- _What the exercise asks_:
Everything from the line with "record = json.load(file)" to the end of the data should be restated word for word, and nothing before it.

- _Data excerpt_:
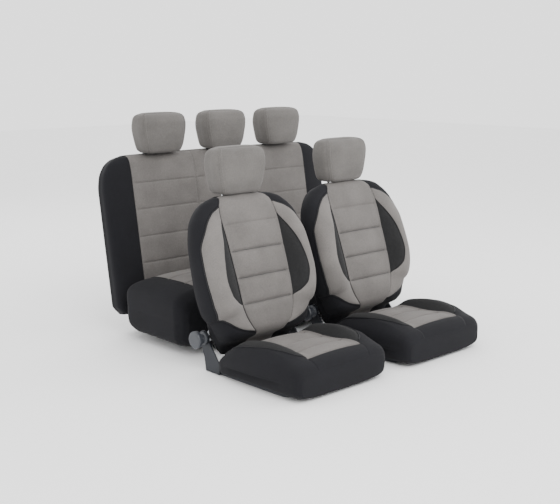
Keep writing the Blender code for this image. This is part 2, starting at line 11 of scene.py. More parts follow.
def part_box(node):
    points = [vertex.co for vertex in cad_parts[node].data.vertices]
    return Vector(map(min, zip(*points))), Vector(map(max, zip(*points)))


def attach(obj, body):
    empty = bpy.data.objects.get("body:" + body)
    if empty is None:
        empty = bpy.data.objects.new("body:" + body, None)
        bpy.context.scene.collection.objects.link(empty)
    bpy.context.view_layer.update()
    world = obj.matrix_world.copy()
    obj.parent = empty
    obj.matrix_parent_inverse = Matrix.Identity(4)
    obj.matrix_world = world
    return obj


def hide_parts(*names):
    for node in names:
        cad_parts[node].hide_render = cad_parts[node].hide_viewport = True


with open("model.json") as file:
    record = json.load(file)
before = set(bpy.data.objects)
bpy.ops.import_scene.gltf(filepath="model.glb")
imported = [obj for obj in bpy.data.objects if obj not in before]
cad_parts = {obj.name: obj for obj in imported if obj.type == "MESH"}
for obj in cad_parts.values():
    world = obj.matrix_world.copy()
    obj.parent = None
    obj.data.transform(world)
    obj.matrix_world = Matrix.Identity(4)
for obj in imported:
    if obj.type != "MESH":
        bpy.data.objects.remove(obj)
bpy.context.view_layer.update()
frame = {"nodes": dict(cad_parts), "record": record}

- _Full solution_:
    record = json.load(file)
before = set(bpy.data.objects)
bpy.ops.import_scene.gltf(filepath="model.glb")
imported = [obj for obj in bpy.data.objects if obj not in before]
cad_parts = {obj.name: obj for obj in imported if obj.type == "MESH"}
for obj in cad_parts.values():
    world = obj.matrix_world.copy()
    obj.parent = None
    obj.data.transform(world)
    obj.matrix_world = Matrix.Identity(4)
for obj in imported:
    if obj.type != "MESH":
        bpy.data.objects.remove(obj)
bpy.context.view_layer.update()
frame = {"nodes": dict(cad_parts), "record": record}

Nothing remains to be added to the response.